Today – September 9, 2106 – I was heartened to find an article in The New York Times, illustrated with a lovely full-color photograph of the interment in Arlington National Cemetery of the cremated remains of Elaine D. Harmon, a veteran World War II pilot in the Women Airforce Service Pilots, a pioneering Army unit known as WASPs. The media called the 1,102 women pilots”Flygirls.” (1,074 new recruits, plus 28 WAFS, Women Auxiliary Ferrying Squadron) They logged over 60 million miles in the air, ferrying 78 different types of aircraft from factories to repair bases to front-line airfields, towing targets in training exercises, and flight-testing planes. The unit was not set up as part of the military so the thirty-eight WASPS who died were refused a military burial. In June 1944, efforts were made to officially recognize and militarize the WASP, but Congress refused. The end of the war was in sight and the pressure was on to move women out of the workforce to accommodate the returning men. The WASPS were unceremoniously disbanded in Dec. 1944, with no benefits. Efforts to rectify the injustice finally forced Congress to officially recognize WASPS as members of the military, thirty-three years later, in 1977. In 1910 they received the Congressional God Medal.
There’s a section titled “When I Die . . .,” about last wishes in my book, Corpses, Coffins, and Crypts: A History of Burial. Elaine Harmon, who died in 2015 at the age of ninety-five, wrote her last wish on WASP stationery and left in a fireproof file box for her family to discover: “I would like to be buried in Arlington Cemetery.” I had the honor of meeting Elaine Harmon in 2012 at an event, “Honoring Maryland’s ‘Rosies'” sponsored by the Maryland Women’s Heritage Center in Baltimore. As you see in the photographs, she still fit into her WASP uniform. The woman seated with Harmon is Mary L. Cleave, a former NASA astronaut, who flew on two space missions. Although some WASPS had been buried in Arlington, a ruling was issued in 2015 that there was no room for any more! It took the activism of Harmon’s family and the support of two female veterans in Congress to get legislation passed, overturning that ruling. President Obama signed the bill in May 2016.

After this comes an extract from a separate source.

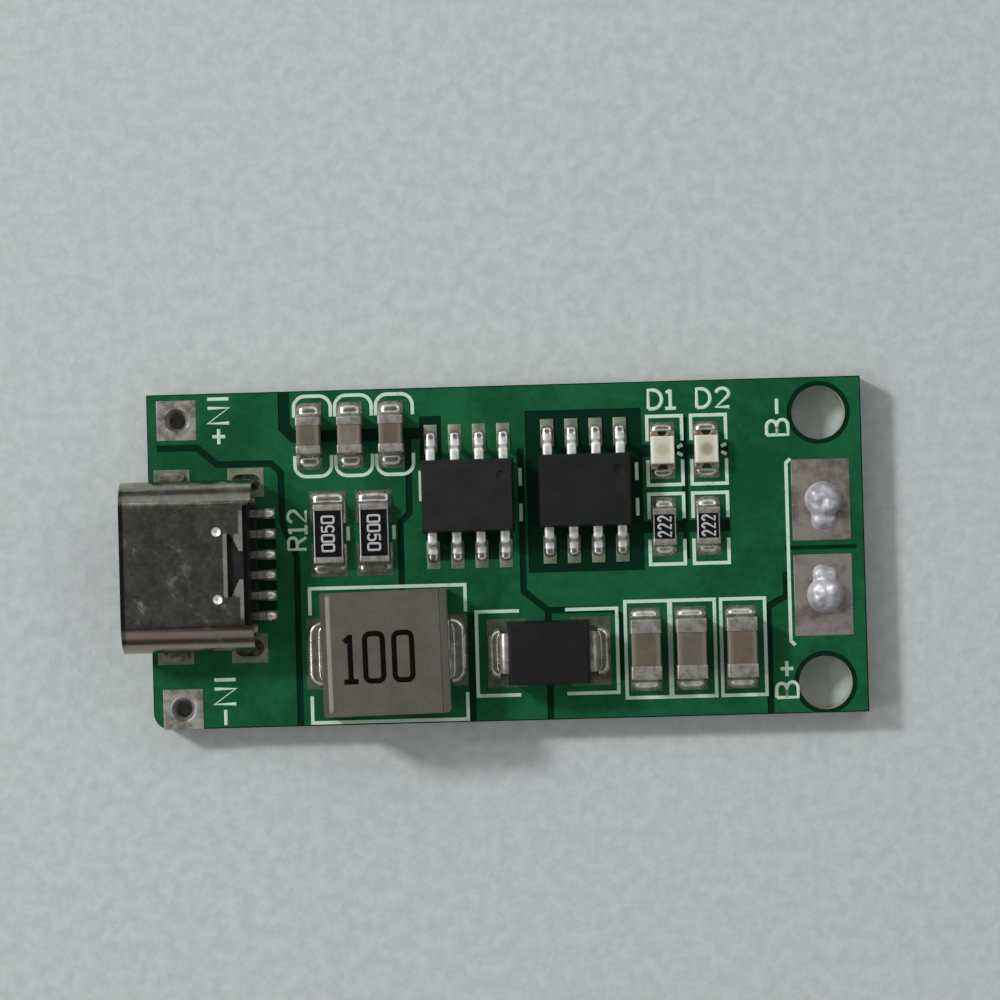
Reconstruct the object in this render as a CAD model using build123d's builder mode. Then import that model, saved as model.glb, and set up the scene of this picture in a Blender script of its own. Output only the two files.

The New York Times’ article quoted a stanza from “Celestial Flight” written by Elizabeth “Kit” MacKethan Magid, a WASP, in memory of her best friend and classmate Marie Michell Robinson, who died in a crash of a B-25. They had promised each other that if one of them died the other would visit the grieving mother. Shortly before she left to attend her friend’s memorial service in Michigan, Magid was flying and fantasized that her friend was alive. When she landed she founded a quiet place in the Operations Room and wrote, “Celestial Flight.” Here is the entire poem:: She is not dead – /But only flying higher,/ Higher than she’s flown before/And earthly limitations will hinder her no more./There is no service ceiling,/ Or any fuel range,/And there is no anoxia,/ Or need for engine change./Thank God that now her flight can be/To heights her eyes had scanned,/Where she can race with comets,/And buzz the rainbow’s span./For she is universal/ Like courage, love and hope,/And all free, sweet emotions /Of vast and Godly scope./And understand a pilot’s Fate/ is not the thing she fears,/But rather sadness left behind,/ Your heartbreak and your tears./So all you loved ones, dry your eyes,/Yes, it is wrong that you should grieve,/For she would love your courage more,/And she would want you to believe/She is not dead./You should have known/That she is only flying higher/Higher than she’s ever flown./ Elizabeth Magid died in 2004 and is buried in Arlington Cemetery. In 2005 a group of amateur aviation archeologists located the crash site in the Mojave Desert and discovered items belonging to Marie Michell Robinson, including her WASP lapel insignia.